Hydroelectric power may not be a carbon-free energy source after all.
A new study from Washington State University finds that reservoirs behind dams produce more greenhouse gas emissions than previously thought.
The report didn’t look just at those reservoirs behind hydroelectric dams. It also examined reservoirs that impound water for irrigation and drinking. When all those man-made water bodies are added up, their combined emissions make up 1.5 percent of the world’s greenhouse gas pollution. Put another way, if reservoirs were a country, they’d be the 8th largest emitter of greenhouse gasses like methane and carbon dioxide.
“That means that additional reservoirs that are constructed will have a greater greenhouse gas impact than historically thought,” says Washington State University professor and study author John Harrison.
Reservoirs don’t don’t burn fossil fuel and they don’t have smokestacks — obvious differences between hydroelectric generation and energy generated by coal- and natural gas-fired plants.
But reservoirs do something that these power plants don’t: they put methane into the air — a greenhouse gas produced when dead plants and animals break down. That means the biggest carbon-emitting reservoirs are those more recently built, submerging once-living beings like insects and trees that are actively decomposing.
The study authors examined all the research on the issue for the past 15 years. Harrison says as the science has improved, estimates of methane emissions have increased 25 percent.
“In terms of methane, the cumulative emissions from reservoirs… are comparable to other major anthropogenic sources of methane to the atmosphere, like rice cultivation and biomass burning for energy,” he said.

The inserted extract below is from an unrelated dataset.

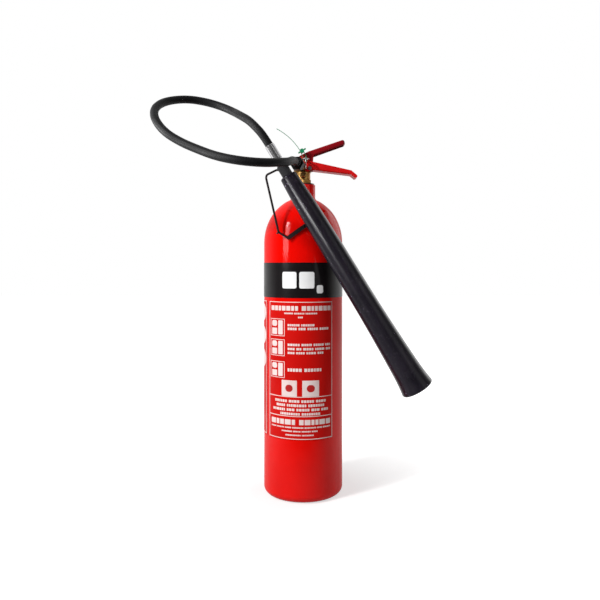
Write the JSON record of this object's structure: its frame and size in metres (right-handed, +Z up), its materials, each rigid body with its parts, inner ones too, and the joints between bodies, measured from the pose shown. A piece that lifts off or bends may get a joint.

This could have implications for regions like the Northwest, which rely on hydroelectric power to meet its power demands. At the very least, it gives a broader picture of the carbon cost of hydropower.
Jeff Leahey of the National Hydropower Association says the industry group has been monitoring the issue of reservoir-related greenhouse gas emissions.
“The generation from hydropower projects itself is certainly not carbon producing. And the reservoirs - this is an issue for all reservoirs regardless if they’re hydro-producing or not,” he said.
And most of the dams in the United States do not produce electricity.
“It’s still early on, we think, in the study of it. And there needs to be a lot more done in order to get to a point where you can start basing policy decisions [on the available science],” Leahey said.
Harrison says the Washington State study adds to the growing body of scientific understanding about reservoir emission. And adds that the new research out there is indicating early estimates of carbon emission were, if anything, too low.
Currently, carbon emissions from reservoirs aren’t considered when accounting for how much greenhouse gasses countries are producing. Harrison says he is part of an effort to update how the United Nations climate agency handles the issue. He says including reservoir emissions in that overall calculation could shift international climate policy.
The paper will be published in the journal BioScience.